◆ AIM ◆
Return only the stretch of the material below that begins with the line containing "Continue the Blender code for this object: part 2, from" and ends with the line containing "FOOT_NOTCH_DEGREES = 12.3", exactly; both of those lines belong to it.

(3D code data)
^^^^^^^^^^^^^^^^
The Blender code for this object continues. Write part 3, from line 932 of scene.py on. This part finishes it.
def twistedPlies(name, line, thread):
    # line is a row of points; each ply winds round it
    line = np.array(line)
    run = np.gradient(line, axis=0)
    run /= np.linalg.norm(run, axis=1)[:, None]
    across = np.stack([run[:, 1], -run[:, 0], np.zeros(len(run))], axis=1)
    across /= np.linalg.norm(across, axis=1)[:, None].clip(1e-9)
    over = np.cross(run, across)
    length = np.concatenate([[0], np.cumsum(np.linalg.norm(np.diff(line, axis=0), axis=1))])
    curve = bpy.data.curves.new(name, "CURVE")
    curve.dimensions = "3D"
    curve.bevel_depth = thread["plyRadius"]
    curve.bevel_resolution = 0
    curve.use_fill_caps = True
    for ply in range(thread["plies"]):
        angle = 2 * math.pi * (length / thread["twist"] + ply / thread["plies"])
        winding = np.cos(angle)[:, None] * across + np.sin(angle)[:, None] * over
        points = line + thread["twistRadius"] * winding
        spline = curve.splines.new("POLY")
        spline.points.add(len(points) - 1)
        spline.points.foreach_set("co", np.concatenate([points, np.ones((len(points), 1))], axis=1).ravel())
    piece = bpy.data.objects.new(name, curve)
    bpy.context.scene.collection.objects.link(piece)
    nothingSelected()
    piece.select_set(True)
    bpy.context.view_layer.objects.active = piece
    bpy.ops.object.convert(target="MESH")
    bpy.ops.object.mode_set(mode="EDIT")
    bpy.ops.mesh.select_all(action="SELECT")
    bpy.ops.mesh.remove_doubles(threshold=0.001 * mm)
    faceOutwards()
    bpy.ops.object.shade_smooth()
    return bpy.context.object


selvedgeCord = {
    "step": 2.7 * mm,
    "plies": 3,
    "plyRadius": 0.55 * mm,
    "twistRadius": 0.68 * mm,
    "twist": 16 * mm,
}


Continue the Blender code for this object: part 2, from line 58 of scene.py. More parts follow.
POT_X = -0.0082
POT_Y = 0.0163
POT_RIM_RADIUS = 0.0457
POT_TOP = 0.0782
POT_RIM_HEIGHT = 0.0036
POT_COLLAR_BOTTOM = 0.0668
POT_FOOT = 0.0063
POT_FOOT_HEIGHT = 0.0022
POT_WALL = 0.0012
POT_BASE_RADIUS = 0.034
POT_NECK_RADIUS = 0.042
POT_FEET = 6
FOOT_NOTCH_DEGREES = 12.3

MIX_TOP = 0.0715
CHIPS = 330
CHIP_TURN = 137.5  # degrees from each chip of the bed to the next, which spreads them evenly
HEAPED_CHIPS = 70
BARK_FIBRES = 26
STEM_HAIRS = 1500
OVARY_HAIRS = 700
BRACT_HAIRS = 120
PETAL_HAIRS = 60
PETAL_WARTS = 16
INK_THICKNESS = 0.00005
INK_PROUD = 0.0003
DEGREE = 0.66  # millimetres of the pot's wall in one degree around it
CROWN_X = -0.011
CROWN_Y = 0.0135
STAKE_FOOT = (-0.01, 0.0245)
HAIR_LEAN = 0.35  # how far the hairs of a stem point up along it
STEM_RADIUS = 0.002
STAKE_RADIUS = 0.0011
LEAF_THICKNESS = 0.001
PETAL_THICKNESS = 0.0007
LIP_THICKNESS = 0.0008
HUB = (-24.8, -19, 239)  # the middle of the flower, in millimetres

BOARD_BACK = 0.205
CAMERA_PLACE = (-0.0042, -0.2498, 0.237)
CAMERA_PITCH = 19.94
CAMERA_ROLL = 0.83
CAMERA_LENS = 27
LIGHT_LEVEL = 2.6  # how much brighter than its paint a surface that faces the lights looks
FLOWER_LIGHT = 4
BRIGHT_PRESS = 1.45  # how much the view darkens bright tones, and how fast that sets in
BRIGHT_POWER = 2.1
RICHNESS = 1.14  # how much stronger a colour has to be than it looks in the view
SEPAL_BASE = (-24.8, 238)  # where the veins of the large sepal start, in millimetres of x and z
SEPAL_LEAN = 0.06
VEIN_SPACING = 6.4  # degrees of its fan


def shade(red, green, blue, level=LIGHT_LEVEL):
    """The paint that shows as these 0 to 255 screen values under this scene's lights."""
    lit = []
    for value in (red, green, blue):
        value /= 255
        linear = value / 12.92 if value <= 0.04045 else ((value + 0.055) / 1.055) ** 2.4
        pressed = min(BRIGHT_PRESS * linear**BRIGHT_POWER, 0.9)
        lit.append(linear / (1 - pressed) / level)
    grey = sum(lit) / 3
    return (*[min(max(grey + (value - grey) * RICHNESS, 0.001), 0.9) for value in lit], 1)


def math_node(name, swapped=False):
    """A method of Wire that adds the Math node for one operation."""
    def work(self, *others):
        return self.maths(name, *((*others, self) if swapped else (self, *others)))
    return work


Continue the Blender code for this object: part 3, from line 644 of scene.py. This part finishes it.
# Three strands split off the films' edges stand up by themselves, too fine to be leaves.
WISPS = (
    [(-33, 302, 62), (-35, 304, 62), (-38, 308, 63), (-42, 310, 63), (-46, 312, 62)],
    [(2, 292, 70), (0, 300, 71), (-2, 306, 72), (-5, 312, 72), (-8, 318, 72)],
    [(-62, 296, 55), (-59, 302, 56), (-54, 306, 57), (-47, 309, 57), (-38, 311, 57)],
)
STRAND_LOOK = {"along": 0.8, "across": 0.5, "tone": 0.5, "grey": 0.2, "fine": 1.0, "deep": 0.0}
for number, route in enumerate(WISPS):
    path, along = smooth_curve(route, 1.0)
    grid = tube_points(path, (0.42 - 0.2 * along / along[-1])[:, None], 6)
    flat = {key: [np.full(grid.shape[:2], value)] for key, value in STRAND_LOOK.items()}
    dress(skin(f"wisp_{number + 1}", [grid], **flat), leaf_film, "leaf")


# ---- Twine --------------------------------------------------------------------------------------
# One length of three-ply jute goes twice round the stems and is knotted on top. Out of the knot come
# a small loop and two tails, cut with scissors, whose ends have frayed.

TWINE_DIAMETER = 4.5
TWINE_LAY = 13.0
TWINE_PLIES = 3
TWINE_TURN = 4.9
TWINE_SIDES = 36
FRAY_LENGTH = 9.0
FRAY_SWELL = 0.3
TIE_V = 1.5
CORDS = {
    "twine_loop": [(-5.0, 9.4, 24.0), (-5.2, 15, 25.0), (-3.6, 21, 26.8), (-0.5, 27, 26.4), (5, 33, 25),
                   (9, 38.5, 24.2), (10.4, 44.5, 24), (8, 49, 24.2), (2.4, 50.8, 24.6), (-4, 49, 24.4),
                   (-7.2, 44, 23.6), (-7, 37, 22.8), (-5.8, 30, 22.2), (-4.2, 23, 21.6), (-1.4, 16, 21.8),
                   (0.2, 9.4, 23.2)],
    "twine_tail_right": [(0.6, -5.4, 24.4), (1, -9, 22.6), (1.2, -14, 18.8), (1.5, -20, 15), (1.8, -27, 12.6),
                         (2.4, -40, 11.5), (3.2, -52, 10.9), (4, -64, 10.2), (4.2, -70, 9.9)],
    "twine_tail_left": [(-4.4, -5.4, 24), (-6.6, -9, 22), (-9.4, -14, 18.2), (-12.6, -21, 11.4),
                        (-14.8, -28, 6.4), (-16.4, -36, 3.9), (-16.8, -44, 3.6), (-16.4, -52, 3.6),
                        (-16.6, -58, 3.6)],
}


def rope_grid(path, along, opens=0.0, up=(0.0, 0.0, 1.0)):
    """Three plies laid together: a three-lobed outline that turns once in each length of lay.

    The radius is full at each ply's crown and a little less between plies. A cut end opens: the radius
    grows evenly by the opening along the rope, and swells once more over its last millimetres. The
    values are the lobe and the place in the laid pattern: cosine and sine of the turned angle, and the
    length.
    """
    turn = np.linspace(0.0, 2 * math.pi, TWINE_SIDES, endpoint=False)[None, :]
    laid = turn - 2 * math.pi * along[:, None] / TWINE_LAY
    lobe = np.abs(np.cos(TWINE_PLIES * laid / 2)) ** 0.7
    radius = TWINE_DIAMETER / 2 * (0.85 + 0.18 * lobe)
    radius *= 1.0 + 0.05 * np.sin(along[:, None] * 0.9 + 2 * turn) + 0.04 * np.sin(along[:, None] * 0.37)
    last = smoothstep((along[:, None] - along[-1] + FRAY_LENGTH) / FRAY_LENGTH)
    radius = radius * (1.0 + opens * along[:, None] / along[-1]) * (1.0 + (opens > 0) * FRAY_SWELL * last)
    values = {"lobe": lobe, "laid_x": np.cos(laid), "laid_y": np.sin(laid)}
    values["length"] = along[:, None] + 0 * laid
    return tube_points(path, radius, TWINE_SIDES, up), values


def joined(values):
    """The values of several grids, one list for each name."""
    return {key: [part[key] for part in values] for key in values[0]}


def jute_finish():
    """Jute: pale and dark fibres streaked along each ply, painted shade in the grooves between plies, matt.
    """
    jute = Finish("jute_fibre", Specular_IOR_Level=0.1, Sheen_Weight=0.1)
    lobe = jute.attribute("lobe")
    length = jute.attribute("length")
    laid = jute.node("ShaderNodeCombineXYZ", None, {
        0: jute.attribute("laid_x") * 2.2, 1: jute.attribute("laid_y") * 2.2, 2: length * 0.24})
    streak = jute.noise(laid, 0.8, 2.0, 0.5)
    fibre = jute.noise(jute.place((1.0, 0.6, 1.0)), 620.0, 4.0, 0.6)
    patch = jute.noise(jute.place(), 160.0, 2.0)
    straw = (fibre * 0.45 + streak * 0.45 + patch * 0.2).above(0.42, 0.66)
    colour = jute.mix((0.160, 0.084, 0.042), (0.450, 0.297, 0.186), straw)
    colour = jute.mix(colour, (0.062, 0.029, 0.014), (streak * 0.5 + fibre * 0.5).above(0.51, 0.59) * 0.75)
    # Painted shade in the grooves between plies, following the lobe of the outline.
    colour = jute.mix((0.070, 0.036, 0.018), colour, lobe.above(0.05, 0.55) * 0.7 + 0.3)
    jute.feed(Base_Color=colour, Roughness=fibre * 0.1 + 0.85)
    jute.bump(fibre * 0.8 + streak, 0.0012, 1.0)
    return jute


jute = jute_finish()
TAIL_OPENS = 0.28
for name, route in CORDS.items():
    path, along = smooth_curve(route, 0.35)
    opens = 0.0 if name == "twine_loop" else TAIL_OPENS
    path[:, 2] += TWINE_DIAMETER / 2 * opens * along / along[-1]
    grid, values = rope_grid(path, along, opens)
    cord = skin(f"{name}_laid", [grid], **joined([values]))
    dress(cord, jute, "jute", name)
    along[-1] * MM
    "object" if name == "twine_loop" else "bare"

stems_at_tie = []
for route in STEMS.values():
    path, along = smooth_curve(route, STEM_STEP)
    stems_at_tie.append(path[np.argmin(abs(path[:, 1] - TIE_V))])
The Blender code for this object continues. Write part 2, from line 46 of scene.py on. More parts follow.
^^^^^^^^^^^^^^^^
◆ SOLUTION FOR THIS TASK ◆
Continue the Blender code for this object: part 2, from line 58 of scene.py. More parts follow.
POT_X = -0.0082
POT_Y = 0.0163
POT_RIM_RADIUS = 0.0457
POT_TOP = 0.0782
POT_RIM_HEIGHT = 0.0036
POT_COLLAR_BOTTOM = 0.0668
POT_FOOT = 0.0063
POT_FOOT_HEIGHT = 0.0022
POT_WALL = 0.0012
POT_BASE_RADIUS = 0.034
POT_NECK_RADIUS = 0.042
POT_FEET = 6
FOOT_NOTCH_DEGREES = 12.3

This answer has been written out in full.